I even tried to change extract_fps to 1 but it still lags.

evanderiel commented 5 months ago

I've tried the example project for streaming on news stream but I think it lags behind but I don't know. @HRashidi how can I figure it out? Maybe return lag in the output? I'm not sure. @evanderiel @ashwinnair14 any ideas how we should deal with lag?

If I understand correctly, the problem is that frames come in faster than the pipeline can process them, correct? Then we need to either make the pipeline on average faster (e.g. larger batches) or process fewer frames. Processing fewer frames can mean janky results but it may not be possible to make the pipeline sufficiently fast in any case.

movchan74 commented 5 months ago

I've tried the example project for streaming on news stream but I think it lags behind but I don't know. @HRashidi how can I figure it out? Maybe return lag in the output? I'm not sure. @evanderiel @ashwinnair14 any ideas how we should deal with lag?

If I understand correctly, the problem is that frames come in faster than the pipeline can process them, correct? Then we need to either make the pipeline on average faster (e.g. larger batches) or process fewer frames. Processing fewer frames can mean janky results but it may not be possible to make the pipeline sufficiently fast in any case.

Generally, yes. A faster pipeline means less lag. But that's not the only way to reduce lag. Right now, we are processing one batch of images after another sequentially. The more efficient way would be to process multiple batches at once, like we did it with Mobius Pipeline. I actually tried an older commit (bd49a274d5e901de95720c9108a2975511778368) that still runs on Mobius Pipeline and it's much faster, there is no lag (it's actually negative because of the way that I calculate it), even at 3 fps.

movchan74 commented 5 months ago

Update on the lag issues

Here is a function that runs multiple concurrent tasks on the generator yields:


async def run_async_generator_concurrently(async_generator, process, batch_size=2):
    queue = asyncio.Queue(batch_size * 2)
    result_queue = asyncio.Queue()
    num_consumers = batch_size

    async def producer():
        async for i in async_generator:
            await queue.put(i)
        # Signal all consumers to shut down by putting a sentinel for each consumer in the queue
        for _ in range(num_consumers):
            await queue.put(None)

    async def consumer():
        while True:
            item = await queue.get()
            if item is None:  # Check for the sentinel
                queue.task_done()
                break
            result = await process(item)
            await result_queue.put(result)
            queue.task_done()

    consumers = [consumer() for _ in range(num_consumers)]
    # # Setup the producer and consumers to run concurrently
    # await asyncio.gather(producer(), *consumers)

    producer_task = asyncio.create_task(producer())
    consumer_tasks = [asyncio.create_task(c) for c in consumers]

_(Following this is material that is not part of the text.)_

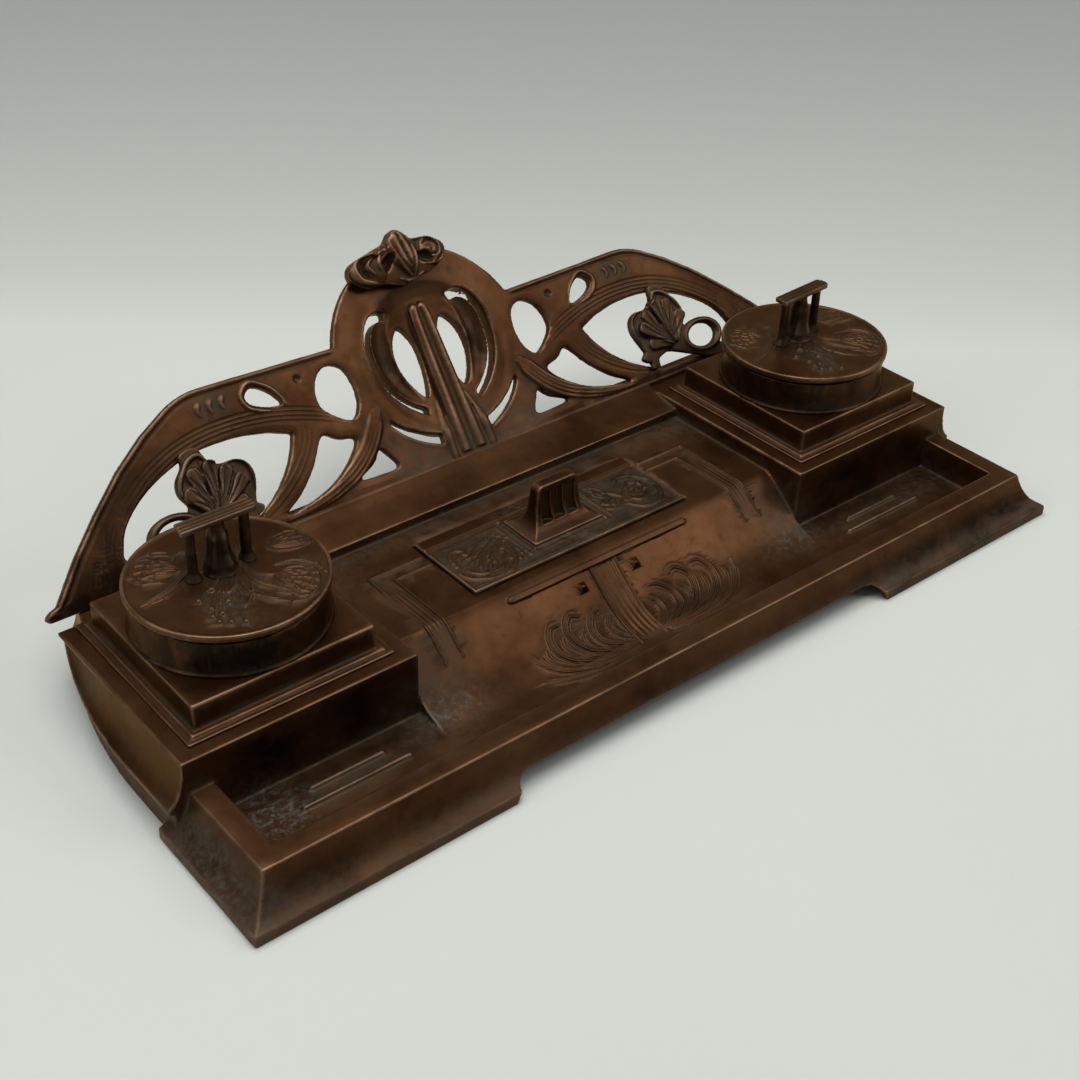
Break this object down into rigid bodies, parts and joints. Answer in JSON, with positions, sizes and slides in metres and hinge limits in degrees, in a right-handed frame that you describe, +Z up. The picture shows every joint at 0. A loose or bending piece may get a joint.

    # Yield all results as they are processed
    while True:
        if (
            result_queue.empty()
            and all(c.done() for c in consumer_tasks)
            and producer_task.done()
        ):
            break
        result = await result_queue.get()
        yield result
        result_queue.task_done()

    # Wait for all tasks to complete
    await producer_task
    for task in consumer_tasks:
        await task

You can try it on the toy example.

import asyncio

async def async_generator(n):
    for i in range(n):
        yield i

async def process(i):
    await asyncio.sleep(0.1)
    print(f"i * i = {i * i}")
    return i * i

gen = async_generator(10)
async for item in run_async_generator_concurrently(gen, process, 5):
    print(item)

With 5 consumers it runs 5x faster. So it seems to work.

But when I add it to the endpoint it doesn't seems to help much.

class CaptionStreamEndpoint(Endpoint):
    """Transcribe video in chunks endpoint."""

    async def initialize(self):
        """Initialize the endpoint."""
        self.captioning_handle = await AanaDeploymentHandle.create(
            "captioning_deployment"
        )

    async def run(
        self,
        stream: StreamInput,
        batch_size: int,
    ) -> AsyncGenerator[CaptionStreamOutput, None]:
        """Transcribe video in chunks."""
        async def predict_captions(frames_dict):
            captioning_output = await self.captioning_handle.generate_batch(
                images=frames_dict["frames"]
            )
            # print("captioning_output", captioning_output)
            return {
                "captions": captioning_output["captions"],
                "timestamps": frames_dict["timestamps"],
            }

        gen = run_remote(fetch_stream_frames)(stream_input=stream, batch_size=2)
        async for item in run_async_generator_concurrently(
            gen, predict_captions, batch_size
        ):
            yield item

The version with Mobius Pipeline still has a lower lag.

But I run it for longer and the lag always goes up. I've tried to reduce FPS, use a version with Mobius Pipeline, and add more consumers. Nothing works, it starts to increase after some time.

grafik

I've tried to debug it by looking at the BLIP2 latency in metrics but it's not clear to me what it means.

BTW Ray added a command to start Prometheus locally but it's only available in the latest versions so we need to update Ray. See https://docs.ray.io/en/latest/cluster/metrics.html#quickstart-running-prometheus-locally.

What it all means I'm not sure yet. There is definitely something wrong and we need to figure it out before we can say that we have streaming support.

ashwinnair14 commented 5 months ago

Temporarily paused.

movchan74 commented 5 months ago

I've tested the changes and it seems to work better, at least at 1 FPS. At 1 FPS it seems to be pretty stable now. image

But it still lags at >=2 FPS. Even with the async queue. Actually, async queue seems to be hurting the performance. image

I think the main issue now is that the model is too slow. But that's not an issue with PR so it's fine.